Task requirements
Your answer should consist only of the lines below from the one with "for sawn_face in" through the one with "torn pits and", copied exactly.

Supplied information
_ _ _ _ _ _ _
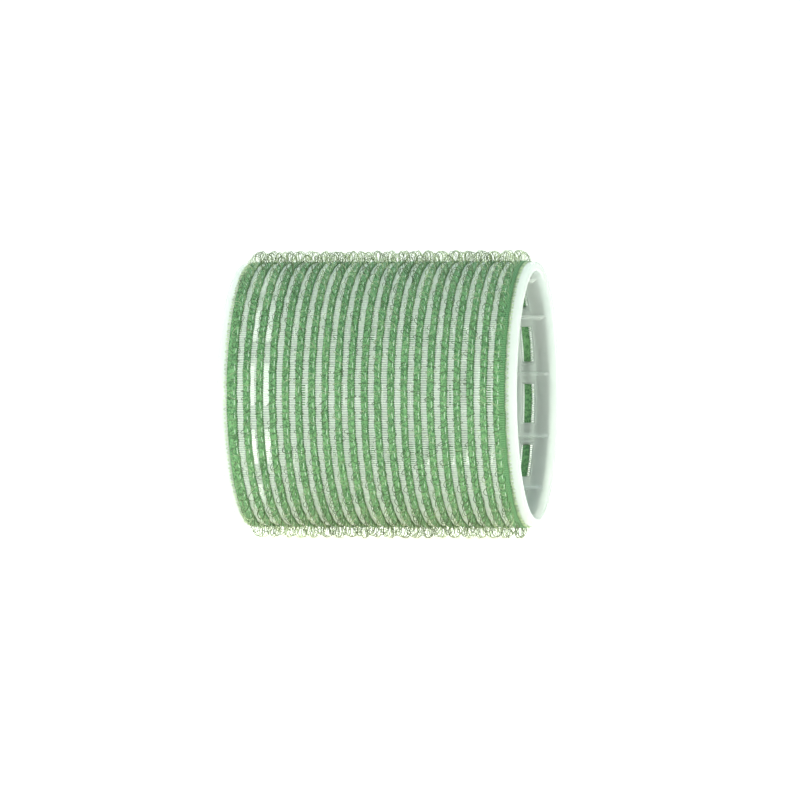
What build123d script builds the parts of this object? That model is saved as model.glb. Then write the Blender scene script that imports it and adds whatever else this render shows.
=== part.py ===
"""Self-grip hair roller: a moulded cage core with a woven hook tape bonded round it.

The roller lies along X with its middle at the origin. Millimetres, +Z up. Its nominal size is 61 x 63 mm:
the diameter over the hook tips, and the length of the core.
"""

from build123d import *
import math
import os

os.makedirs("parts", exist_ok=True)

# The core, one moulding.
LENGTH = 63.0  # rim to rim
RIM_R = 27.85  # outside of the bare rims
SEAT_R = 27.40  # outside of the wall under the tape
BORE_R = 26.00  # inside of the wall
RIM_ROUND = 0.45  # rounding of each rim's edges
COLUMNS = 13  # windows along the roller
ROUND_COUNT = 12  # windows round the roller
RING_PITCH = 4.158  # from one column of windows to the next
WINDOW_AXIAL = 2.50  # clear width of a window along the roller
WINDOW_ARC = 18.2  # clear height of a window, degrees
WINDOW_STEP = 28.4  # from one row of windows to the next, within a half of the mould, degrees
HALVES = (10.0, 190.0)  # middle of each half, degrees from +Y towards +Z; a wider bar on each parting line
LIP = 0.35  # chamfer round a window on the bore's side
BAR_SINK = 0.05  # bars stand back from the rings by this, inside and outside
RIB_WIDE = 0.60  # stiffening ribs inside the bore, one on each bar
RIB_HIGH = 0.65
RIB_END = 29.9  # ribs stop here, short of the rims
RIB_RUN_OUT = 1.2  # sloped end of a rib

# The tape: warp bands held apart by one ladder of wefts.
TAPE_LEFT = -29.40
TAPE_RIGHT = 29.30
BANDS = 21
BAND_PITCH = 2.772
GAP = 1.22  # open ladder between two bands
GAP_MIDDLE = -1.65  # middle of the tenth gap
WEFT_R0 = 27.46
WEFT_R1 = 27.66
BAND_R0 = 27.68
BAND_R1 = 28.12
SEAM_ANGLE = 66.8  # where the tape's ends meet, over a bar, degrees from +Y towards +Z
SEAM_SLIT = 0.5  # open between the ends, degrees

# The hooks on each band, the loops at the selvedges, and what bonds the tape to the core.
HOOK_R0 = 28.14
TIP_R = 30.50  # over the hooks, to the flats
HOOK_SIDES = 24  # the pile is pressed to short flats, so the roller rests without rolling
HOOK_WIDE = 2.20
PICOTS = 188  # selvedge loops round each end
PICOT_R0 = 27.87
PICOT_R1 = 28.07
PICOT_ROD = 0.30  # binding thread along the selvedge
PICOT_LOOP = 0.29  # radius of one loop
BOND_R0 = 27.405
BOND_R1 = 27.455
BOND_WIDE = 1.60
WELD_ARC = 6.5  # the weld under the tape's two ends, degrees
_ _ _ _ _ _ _
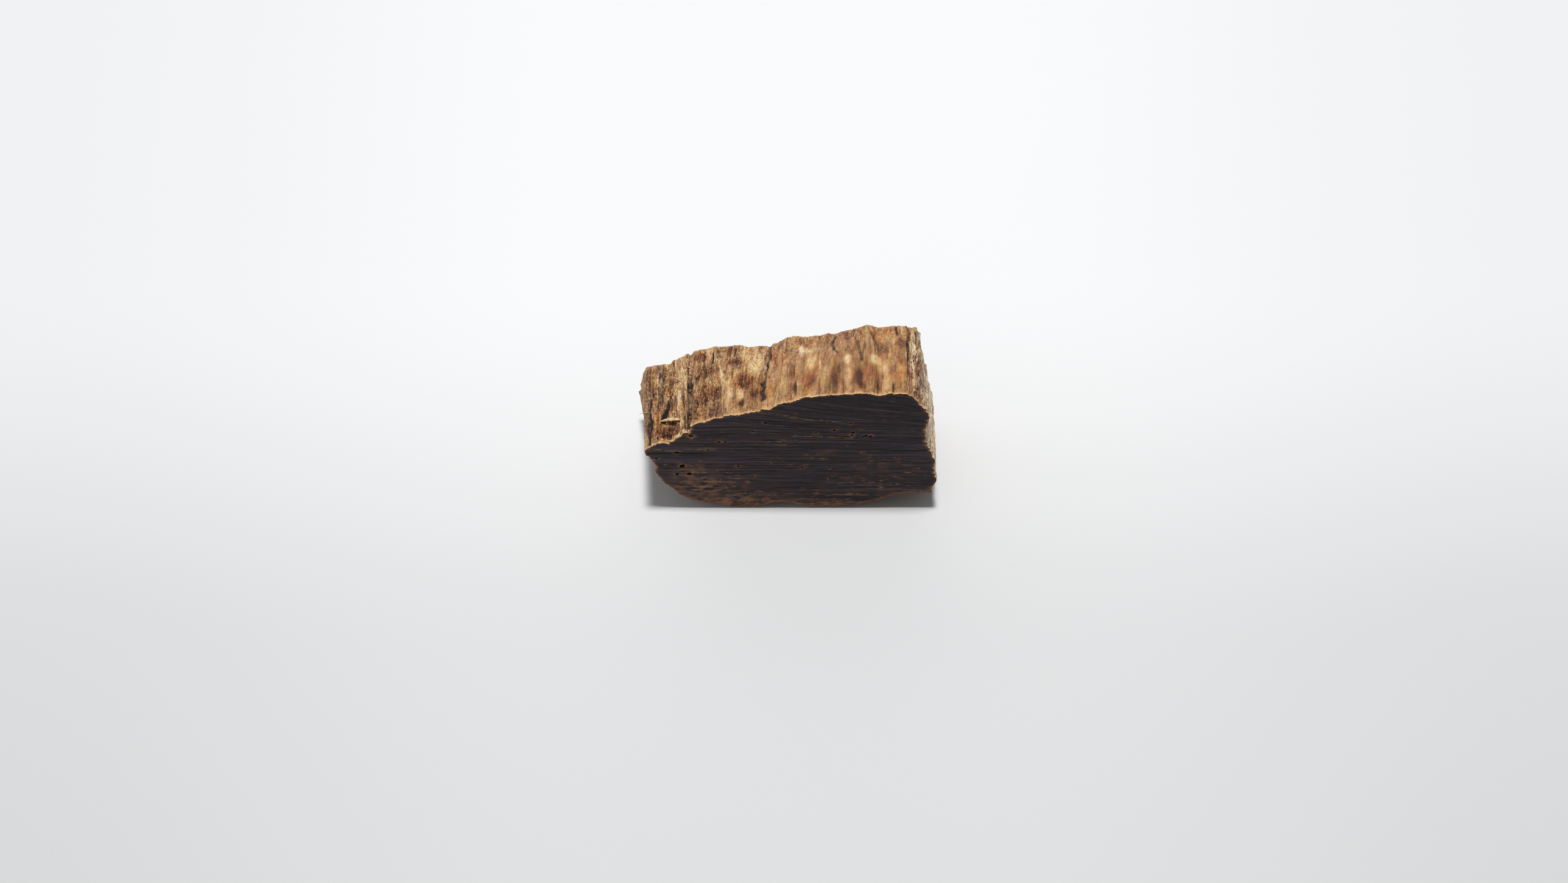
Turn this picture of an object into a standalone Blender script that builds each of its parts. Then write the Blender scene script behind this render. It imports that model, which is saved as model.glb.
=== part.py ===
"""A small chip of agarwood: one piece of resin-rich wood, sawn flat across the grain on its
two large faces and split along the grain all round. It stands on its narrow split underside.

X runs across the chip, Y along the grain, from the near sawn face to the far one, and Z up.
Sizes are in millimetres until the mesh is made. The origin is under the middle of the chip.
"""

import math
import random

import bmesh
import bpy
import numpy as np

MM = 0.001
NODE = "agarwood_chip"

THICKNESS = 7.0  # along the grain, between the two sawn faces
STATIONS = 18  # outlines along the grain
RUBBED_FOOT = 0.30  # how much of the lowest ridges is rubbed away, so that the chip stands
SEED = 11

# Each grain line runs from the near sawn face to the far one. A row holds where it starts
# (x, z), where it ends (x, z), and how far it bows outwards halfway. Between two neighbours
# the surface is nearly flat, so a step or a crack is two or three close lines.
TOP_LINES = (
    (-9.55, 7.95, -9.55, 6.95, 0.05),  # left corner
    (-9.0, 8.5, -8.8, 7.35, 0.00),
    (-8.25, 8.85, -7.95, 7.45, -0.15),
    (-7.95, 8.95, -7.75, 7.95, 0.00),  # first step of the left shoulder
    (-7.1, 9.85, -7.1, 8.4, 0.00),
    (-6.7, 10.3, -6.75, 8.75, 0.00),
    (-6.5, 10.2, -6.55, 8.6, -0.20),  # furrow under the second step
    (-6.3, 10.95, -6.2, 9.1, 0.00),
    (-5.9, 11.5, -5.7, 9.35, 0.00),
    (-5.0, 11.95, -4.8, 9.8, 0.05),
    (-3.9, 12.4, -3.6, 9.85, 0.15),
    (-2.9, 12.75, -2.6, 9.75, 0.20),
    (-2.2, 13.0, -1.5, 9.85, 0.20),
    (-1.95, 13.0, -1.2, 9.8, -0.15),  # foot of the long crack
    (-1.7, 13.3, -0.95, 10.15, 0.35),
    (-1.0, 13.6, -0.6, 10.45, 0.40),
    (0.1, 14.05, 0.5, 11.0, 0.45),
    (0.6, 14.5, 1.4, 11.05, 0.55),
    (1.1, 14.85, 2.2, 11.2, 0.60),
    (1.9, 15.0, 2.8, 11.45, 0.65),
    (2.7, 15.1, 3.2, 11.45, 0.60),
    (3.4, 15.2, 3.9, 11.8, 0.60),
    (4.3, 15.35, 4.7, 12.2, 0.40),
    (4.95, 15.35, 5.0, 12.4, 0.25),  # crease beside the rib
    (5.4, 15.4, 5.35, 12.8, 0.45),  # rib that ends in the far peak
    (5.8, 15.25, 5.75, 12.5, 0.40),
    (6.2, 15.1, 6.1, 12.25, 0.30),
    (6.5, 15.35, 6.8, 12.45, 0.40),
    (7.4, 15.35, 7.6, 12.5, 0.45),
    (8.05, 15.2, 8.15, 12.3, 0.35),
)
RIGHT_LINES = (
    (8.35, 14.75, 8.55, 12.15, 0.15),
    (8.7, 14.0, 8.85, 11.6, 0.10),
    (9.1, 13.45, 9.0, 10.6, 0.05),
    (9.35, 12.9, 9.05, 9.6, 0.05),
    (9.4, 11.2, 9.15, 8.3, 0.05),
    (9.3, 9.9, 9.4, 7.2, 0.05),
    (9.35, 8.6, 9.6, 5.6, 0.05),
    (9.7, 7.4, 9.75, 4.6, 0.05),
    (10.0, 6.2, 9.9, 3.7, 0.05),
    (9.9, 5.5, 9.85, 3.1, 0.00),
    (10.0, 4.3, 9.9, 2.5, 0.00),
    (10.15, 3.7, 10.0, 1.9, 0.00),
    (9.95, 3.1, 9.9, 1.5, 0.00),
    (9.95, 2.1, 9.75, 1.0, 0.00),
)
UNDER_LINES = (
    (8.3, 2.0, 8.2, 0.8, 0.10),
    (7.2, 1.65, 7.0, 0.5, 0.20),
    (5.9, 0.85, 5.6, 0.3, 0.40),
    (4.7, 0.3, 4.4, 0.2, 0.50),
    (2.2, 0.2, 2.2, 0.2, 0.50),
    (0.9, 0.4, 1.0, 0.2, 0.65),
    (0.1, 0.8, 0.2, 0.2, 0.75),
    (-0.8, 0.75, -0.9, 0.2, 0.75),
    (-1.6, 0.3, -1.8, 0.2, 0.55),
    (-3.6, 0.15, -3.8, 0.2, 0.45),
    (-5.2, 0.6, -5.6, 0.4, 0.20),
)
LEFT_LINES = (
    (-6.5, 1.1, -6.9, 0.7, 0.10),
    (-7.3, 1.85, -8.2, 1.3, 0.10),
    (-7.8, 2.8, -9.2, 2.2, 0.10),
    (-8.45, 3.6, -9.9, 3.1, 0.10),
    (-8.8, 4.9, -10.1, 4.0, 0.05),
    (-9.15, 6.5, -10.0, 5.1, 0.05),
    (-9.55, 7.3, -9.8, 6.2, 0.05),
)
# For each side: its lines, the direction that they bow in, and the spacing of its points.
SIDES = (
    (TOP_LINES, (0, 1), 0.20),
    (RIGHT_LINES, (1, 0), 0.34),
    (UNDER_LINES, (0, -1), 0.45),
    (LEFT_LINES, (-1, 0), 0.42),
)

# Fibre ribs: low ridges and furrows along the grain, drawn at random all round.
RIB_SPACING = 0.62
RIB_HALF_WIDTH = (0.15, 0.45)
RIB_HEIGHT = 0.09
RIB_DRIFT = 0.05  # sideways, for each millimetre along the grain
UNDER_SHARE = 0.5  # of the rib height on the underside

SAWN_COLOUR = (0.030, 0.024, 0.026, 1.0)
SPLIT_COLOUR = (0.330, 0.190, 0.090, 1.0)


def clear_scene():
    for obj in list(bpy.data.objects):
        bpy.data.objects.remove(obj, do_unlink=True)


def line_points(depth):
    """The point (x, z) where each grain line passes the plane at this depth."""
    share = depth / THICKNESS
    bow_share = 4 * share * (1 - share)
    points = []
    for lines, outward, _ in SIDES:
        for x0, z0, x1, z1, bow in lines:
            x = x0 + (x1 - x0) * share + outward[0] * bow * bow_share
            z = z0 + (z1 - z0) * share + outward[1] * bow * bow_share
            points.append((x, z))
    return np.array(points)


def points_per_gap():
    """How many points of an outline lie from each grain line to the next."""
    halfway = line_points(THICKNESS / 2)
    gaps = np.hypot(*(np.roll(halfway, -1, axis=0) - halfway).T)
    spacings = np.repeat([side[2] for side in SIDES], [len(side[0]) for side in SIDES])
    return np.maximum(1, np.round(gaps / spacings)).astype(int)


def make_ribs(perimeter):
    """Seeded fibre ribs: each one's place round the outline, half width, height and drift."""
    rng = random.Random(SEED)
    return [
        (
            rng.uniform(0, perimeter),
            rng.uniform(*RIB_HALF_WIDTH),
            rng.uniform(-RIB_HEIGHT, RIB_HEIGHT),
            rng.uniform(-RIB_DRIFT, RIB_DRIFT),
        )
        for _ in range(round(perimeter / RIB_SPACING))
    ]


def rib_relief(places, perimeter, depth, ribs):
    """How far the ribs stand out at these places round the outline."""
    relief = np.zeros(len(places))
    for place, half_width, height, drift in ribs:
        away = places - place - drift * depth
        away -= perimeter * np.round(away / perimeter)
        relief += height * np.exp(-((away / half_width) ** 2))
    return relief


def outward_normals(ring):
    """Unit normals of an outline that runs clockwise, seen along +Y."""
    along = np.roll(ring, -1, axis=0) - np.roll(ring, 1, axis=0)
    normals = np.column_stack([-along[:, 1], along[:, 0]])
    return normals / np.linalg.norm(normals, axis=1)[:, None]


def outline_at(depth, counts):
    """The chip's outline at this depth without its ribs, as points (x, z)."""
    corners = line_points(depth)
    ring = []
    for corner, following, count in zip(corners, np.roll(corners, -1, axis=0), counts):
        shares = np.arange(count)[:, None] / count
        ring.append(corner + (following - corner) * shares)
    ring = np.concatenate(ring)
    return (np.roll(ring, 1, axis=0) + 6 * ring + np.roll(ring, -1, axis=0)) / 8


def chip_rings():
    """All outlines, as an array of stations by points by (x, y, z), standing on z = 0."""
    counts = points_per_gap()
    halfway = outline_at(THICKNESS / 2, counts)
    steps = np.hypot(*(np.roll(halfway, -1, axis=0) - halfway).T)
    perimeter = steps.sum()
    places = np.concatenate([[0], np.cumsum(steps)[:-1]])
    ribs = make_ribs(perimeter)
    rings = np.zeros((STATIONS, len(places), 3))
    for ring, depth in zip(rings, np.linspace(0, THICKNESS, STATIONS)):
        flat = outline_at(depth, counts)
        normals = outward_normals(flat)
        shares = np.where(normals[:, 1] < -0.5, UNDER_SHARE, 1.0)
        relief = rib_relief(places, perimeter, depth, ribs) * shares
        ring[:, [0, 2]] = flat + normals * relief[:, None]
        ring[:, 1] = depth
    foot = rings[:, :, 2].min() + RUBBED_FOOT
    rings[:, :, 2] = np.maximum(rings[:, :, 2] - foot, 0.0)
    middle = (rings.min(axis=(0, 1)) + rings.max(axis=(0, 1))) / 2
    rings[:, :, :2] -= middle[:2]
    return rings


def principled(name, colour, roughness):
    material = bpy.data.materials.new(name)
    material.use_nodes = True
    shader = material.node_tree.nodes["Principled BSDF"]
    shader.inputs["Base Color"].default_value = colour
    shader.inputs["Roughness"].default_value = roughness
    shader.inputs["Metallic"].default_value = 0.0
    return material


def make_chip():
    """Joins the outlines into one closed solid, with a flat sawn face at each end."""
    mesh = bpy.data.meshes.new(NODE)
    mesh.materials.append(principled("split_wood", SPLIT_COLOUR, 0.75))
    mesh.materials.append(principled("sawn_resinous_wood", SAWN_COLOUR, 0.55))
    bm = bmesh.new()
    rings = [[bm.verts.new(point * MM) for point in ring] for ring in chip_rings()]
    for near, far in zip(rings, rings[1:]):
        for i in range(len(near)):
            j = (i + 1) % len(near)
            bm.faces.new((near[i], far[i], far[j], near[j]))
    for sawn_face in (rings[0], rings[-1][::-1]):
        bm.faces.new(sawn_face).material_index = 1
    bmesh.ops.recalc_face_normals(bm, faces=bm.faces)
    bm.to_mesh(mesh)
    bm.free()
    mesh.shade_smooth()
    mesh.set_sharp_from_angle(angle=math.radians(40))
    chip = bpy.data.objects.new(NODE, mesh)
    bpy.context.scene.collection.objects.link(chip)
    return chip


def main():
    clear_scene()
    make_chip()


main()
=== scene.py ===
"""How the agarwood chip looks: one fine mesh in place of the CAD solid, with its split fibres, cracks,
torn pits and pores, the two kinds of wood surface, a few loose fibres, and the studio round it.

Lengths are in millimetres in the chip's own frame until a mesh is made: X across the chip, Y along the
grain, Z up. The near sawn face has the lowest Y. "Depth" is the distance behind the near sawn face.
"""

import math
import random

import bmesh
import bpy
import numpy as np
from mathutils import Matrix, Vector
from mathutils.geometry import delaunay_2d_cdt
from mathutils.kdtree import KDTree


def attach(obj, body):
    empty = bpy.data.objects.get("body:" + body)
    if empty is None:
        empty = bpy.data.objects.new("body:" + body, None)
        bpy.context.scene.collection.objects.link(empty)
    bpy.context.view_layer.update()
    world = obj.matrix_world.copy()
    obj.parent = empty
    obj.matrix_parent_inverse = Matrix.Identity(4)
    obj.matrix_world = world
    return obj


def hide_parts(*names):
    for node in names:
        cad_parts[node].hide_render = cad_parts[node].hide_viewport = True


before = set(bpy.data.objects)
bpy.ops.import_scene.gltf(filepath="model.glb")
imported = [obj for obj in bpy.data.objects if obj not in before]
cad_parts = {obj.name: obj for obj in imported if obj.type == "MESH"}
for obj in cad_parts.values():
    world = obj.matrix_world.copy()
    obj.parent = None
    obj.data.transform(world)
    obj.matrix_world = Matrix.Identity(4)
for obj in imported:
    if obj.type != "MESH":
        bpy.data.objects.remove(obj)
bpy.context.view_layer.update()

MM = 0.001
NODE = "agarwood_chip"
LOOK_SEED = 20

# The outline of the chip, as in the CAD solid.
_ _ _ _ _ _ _
Reply
    for sawn_face in (rings[0], rings[-1][::-1]):
        bm.faces.new(sawn_face).material_index = 1
    bmesh.ops.recalc_face_normals(bm, faces=bm.faces)
    bm.to_mesh(mesh)
    bm.free()
    mesh.shade_smooth()
    mesh.set_sharp_from_angle(angle=math.radians(40))
    chip = bpy.data.objects.new(NODE, mesh)
    bpy.context.scene.collection.objects.link(chip)
    return chip


def main():
    clear_scene()
    make_chip()


main()
=== scene.py ===
"""How the agarwood chip looks: one fine mesh in place of the CAD solid, with its split fibres, cracks,
torn pits and pores, the two kinds of wood surface, a few loose fibres, and the studio round it.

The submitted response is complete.